Robert Newton is a film director-a completely random profession; there's no useful reason why he's written to be in the film industry-and he asks Dennis Price to go to the Alps. Dennis is an idiot and completely trusts Bobbie, so off he goes. He continues to be an idiot by falling in love with Mila Parely, even when she's obviously giving a Marlene Dietrich impersonation. Then, he doesn't suspect Herbert Lom might be the bad guy, even though he tries really hard to look as creepy as possible at all times!

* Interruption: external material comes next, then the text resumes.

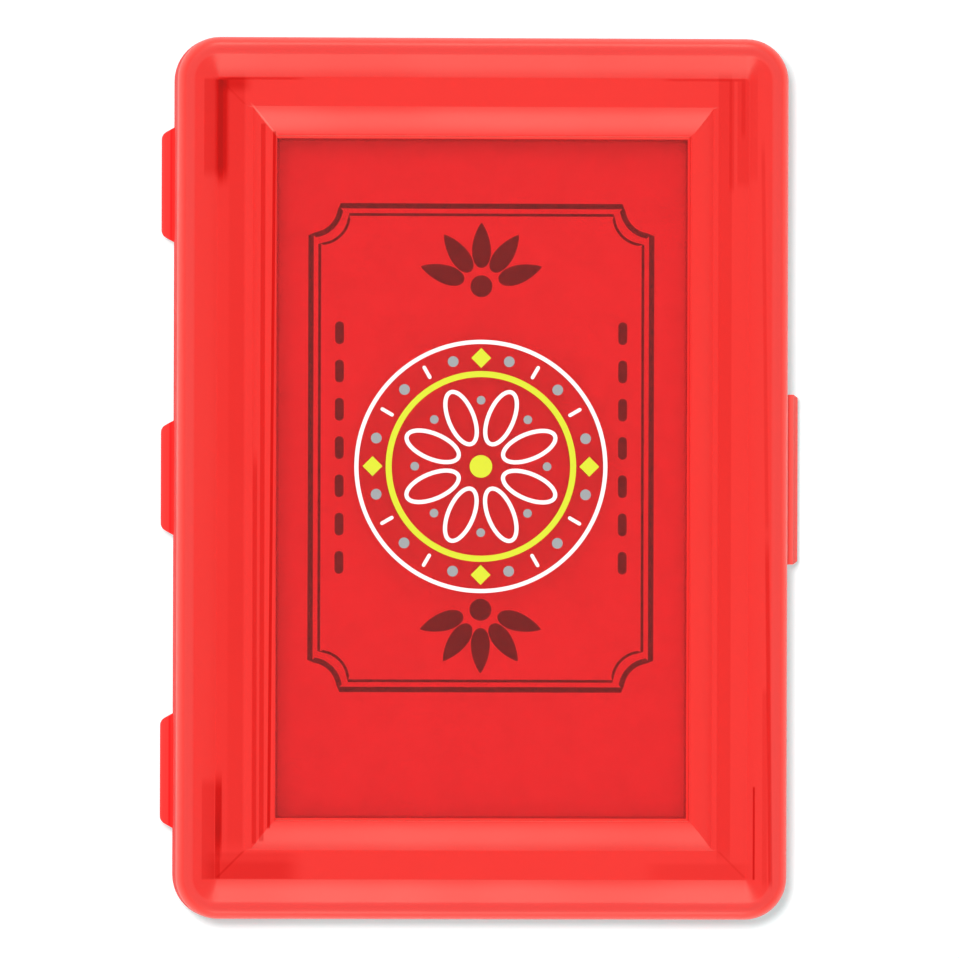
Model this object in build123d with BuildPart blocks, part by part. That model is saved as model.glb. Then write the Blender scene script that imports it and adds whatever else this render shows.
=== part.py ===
"""Hinged plastic playing card case with its deck, modelled closed and lying on its back.

The case is a clamshell: a tray and a lid of equal depth, joined along the left side by three living
hinges and held shut on the right side by a springy latch tongue. The lid carries a picture-frame
moulding: a rounded roll round the outside, a flat channel inside it, then a convex bevel that climbs
to a thin ridge round the recessed window. A full deck lies inside, pushed against the upper end
wall, so that a finger gap is left below it.

The origin is the centre of the tray's underside. +Z points up through the window, +Y points to the
upper end of the case and +X to the latch. Sizes are in millimetres.
"""

import os
from math import acos, atan2, cos, hypot, pi, radians, sin

from build123d import *

# Deck
card_width = 63.5
card_length = 88.9
card_thickness = 0.3
card_corner_radius = 3.2
card_corner_sides = 5
card_count = 54
deck_jitter = 0.12
deck_jitter_step_x = 2.4
deck_jitter_step_y = 3.1

# Room around the deck
side_clearance = 2.05
upper_end_clearance = 1.25
finger_gap = 8.45
headroom = 1.9

# Moulded walls
wall = 1.5
floor_thickness = 1.5
panel_thickness = 1.0
wall_draft = 0.2
inner_edge_radius = 1.0
foot_radius = 2.4

# Frame moulding on the lid
roll_width = 4.75
roll_shoulder_radius = 1.4
roll_crest_radius = 1.6
roll_rise = 1.4
crease_corner_radius = 0.3
crease_fillet = 0.2
frame_width = 11.55
side_bevel_width = 2.5
side_toe_width = 0.75
end_bevel_width = 3.1
end_toe_width = 0.15
toe_height = 0.06
bevel_rise = 1.1
ridge_land = 0.2
ridge_slope = radians(8)
window_drop = 0.6
ridge_fillet = 0.14

# Lip that lines the halves up
lip_height = 1.0
lip_thickness = 0.7
lip_clearance = 0.12

# Living hinges
hinge_inset = 17.0
leaf_root_length = 13.2
leaf_tip_length = 11.6
leaf_corner_radius = 1.0
leaf_reach = 0.95
leaf_thickness = 0.9
leaf_gap = 0.4
web_thickness = 0.3

# Latch tongue and its catch
latch_width = 19.6
latch_height = 7.2
latch_root_height = 1.2
latch_pad_reach = 0.15
latch_end_chamfer = 0.35
tongue_gap = 0.3
tongue_thickness = 0.6
tongue_shoulder_radius = 0.4
thumb_lip_flare = 0.9
thumb_lip_height = 1.5
catch_width = 14.0
catch_drop = 2.6
catch_height = 1.1
catch_land = 0.4
catch_rooting = 0.4
catch_pocket_depth = 0.5
catch_clearance = 0.05
nib_seat_gap = 0.1
nib_height = 0.35
latch_side_clearance = 0.4

# Sizes that follow
deck_height = card_count * card_thickness
case_width = card_width + 2 * (side_clearance + wall)
case_length = card_length + upper_end_clearance + finger_gap + 2 * wall
corner_radius = roll_width + crease_corner_radius
ceiling = floor_thickness + deck_height + headroom
channel_level = ceiling + panel_thickness
case_depth = channel_level + roll_rise
ridge_level = channel_level + bevel_rise
parting = case_depth / 2
window_width = case_width - 2 * frame_width
window_length = case_length - 2 * frame_width
deck_y = case_length / 2 - wall - upper_end_clearance - card_length / 2
leaf_tip_x = -case_width / 2 - leaf_reach
web_inner_radius = leaf_gap / 2
web_outer_radius = web_inner_radius + web_thickness
web_face_x = leaf_tip_x - web_outer_radius
hinge_axis_x = leaf_tip_x - pi * (web_inner_radius + web_thickness / 2) / 2
hinge_positions = [case_length / 2 - hinge_inset, 0, hinge_inset - case_length / 2]
latch_face_x = case_width / 2 + latch_pad_reach
latch_top = parting + latch_height / 2
latch_bottom = parting - latch_height / 2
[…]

Since the lead isn't too bright, there's no real reason to root for him. The bad guys aren't particularly interesting either, and how many secret Nazi movies can you sit through before you get really sick of them? I liked The Devil Makes Three better, but even that one had its weak points.
user9628617730802
16/11/2022 02:06
The actor from the Czech Republic who reinvented himself as Herbert Lom looked quite menacing in this film. In black and white, he has the same sinister demeanour as James Mason. He's likeable though. Swarve, conservative with volatile undertones. I'm surprised he went quite unnoticed during the 40's.
Angela 👼🏽
16/11/2022 02:06
While the movie tries to create a mystery out of the reasons for a disparate group of individuals converging on a ski lodge in the Italian Alps, every film synopsis you see gives away the reason, thereby robbing Snowbound of much of the tension it is trying for. It's still a solid watch, nevertheless, with a number of effective moments and Herbert Lom on top menacing form.
Marwan Younis
16/11/2022 02:06
Two of the stars of 'La Regle du Jeu' are reunited under considerably less auspicious circumstance (Mlle Parely curiously receiving an introducing credit) in this garrulous Gainsborough potboiler about an unseemly scramble after Nazi gold supposedly set in the Alps, although only the second unit actually went. It looks good though.